[BEGIN]
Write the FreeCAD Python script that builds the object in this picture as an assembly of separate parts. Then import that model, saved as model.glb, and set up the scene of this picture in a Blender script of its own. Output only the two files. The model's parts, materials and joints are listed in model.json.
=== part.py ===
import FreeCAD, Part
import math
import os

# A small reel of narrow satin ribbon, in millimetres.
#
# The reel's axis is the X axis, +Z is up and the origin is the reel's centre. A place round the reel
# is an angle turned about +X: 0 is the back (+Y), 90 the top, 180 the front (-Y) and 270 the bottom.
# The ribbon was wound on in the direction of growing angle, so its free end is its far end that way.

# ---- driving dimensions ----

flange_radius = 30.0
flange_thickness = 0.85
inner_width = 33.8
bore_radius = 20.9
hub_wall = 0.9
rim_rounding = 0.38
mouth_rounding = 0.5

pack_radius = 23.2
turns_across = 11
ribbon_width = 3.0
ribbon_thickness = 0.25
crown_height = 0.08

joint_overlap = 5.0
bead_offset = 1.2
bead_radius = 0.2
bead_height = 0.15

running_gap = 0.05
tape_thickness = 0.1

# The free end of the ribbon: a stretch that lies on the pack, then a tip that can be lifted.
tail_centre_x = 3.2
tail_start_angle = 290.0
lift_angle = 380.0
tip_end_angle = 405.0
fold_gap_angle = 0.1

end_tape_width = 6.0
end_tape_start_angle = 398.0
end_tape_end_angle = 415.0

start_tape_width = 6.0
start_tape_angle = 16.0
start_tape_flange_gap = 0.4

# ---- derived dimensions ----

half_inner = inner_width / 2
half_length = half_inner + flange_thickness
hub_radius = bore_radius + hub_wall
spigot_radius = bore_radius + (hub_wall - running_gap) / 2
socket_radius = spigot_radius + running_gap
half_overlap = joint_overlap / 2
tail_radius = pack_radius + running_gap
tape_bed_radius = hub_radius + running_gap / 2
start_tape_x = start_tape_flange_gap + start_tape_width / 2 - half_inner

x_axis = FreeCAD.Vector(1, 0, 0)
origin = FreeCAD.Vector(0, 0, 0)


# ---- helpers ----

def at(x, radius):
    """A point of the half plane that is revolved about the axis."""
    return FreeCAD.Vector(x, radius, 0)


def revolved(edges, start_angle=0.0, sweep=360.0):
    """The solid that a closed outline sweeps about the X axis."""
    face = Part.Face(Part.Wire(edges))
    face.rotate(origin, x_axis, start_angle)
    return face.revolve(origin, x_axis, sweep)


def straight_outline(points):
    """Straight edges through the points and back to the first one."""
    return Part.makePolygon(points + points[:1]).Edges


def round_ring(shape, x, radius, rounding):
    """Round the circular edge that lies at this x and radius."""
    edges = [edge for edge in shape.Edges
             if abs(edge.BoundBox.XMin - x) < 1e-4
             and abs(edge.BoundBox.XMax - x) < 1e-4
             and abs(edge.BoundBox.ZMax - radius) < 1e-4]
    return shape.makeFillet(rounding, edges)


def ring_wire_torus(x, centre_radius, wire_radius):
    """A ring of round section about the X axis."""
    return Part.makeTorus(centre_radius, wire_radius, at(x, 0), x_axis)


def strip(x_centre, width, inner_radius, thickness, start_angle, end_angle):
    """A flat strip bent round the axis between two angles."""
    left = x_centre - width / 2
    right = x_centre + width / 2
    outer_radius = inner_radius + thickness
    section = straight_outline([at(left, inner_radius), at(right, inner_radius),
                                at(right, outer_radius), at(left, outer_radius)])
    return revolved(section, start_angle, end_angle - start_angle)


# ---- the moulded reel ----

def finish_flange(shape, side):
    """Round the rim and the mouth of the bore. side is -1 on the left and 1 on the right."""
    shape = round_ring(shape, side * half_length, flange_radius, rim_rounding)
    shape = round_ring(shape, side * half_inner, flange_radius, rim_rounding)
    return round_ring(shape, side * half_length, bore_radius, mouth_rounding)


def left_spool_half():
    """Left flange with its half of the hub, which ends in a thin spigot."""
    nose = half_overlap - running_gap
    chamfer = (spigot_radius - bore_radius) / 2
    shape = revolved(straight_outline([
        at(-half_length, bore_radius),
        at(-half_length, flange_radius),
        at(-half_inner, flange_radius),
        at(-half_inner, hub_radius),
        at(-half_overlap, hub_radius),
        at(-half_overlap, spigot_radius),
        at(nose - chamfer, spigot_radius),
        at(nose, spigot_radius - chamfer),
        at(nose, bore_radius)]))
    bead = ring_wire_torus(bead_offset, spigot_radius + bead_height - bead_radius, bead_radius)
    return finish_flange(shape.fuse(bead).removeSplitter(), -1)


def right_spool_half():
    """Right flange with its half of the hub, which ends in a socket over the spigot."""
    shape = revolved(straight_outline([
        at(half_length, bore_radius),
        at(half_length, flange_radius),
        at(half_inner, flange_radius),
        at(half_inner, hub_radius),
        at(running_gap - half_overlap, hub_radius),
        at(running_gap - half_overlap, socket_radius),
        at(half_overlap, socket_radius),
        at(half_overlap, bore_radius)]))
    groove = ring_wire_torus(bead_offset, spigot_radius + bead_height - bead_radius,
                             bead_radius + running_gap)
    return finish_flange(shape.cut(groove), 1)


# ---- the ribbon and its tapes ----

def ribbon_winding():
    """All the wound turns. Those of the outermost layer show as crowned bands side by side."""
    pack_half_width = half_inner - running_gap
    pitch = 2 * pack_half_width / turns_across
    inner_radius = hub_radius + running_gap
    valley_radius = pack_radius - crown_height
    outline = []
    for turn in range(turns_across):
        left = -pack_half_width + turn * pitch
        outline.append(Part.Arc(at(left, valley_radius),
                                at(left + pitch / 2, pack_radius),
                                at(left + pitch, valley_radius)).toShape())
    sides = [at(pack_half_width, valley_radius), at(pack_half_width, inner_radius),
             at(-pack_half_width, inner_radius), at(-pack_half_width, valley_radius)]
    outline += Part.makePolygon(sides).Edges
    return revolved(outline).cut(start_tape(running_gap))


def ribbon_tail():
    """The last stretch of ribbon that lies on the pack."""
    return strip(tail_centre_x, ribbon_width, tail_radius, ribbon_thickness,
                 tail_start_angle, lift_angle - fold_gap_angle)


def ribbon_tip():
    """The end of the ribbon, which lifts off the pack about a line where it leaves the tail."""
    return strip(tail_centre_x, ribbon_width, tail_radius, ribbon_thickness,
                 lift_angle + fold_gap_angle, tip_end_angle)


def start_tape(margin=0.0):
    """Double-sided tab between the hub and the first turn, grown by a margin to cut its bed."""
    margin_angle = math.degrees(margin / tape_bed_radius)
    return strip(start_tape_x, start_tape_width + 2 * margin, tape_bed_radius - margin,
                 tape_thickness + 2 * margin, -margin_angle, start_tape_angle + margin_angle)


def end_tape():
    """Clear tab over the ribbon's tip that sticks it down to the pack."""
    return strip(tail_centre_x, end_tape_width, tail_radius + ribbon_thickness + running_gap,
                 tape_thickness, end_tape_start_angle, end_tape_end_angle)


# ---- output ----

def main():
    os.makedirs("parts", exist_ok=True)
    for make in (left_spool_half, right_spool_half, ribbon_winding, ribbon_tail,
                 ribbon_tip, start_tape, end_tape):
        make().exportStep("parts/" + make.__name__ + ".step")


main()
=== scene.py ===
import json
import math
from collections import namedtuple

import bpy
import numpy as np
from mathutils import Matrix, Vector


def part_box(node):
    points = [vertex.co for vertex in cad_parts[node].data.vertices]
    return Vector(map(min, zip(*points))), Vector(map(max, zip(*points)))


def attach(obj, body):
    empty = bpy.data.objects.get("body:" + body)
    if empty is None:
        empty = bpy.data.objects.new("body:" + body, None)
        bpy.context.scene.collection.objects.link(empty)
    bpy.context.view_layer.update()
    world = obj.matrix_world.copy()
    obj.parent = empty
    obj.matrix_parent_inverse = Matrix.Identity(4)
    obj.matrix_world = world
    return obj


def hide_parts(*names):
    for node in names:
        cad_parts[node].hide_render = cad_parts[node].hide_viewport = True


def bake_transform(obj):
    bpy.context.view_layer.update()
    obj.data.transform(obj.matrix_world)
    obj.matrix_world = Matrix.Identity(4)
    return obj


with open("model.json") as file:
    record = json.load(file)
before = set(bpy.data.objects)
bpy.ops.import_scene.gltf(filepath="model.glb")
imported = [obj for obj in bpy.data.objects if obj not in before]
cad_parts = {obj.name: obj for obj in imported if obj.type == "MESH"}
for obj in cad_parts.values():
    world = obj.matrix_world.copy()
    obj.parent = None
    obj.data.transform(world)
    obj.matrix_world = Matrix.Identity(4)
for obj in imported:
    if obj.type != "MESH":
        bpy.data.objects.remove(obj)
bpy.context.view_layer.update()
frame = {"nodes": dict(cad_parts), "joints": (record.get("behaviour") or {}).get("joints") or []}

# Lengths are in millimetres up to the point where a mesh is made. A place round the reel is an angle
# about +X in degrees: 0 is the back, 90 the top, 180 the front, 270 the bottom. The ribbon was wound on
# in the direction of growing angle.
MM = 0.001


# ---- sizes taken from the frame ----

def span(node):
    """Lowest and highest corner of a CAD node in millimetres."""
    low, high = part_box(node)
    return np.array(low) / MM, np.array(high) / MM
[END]
**Task to complete**
Out of the data above, set down the lines from the one with "# ---- output" to the one with "if empty is", both included, exactly as written and with no additions.

**Solved problem**
# ---- output ----

def main():
    os.makedirs("parts", exist_ok=True)
    for make in (left_spool_half, right_spool_half, ribbon_winding, ribbon_tail,
                 ribbon_tip, start_tape, end_tape):
        make().exportStep("parts/" + make.__name__ + ".step")


main()
=== scene.py ===
import json
import math
from collections import namedtuple

import bpy
import numpy as np
from mathutils import Matrix, Vector


def part_box(node):
    points = [vertex.co for vertex in cad_parts[node].data.vertices]
    return Vector(map(min, zip(*points))), Vector(map(max, zip(*points)))


def attach(obj, body):
    empty = bpy.data.objects.get("body:" + body)
    if empty is None:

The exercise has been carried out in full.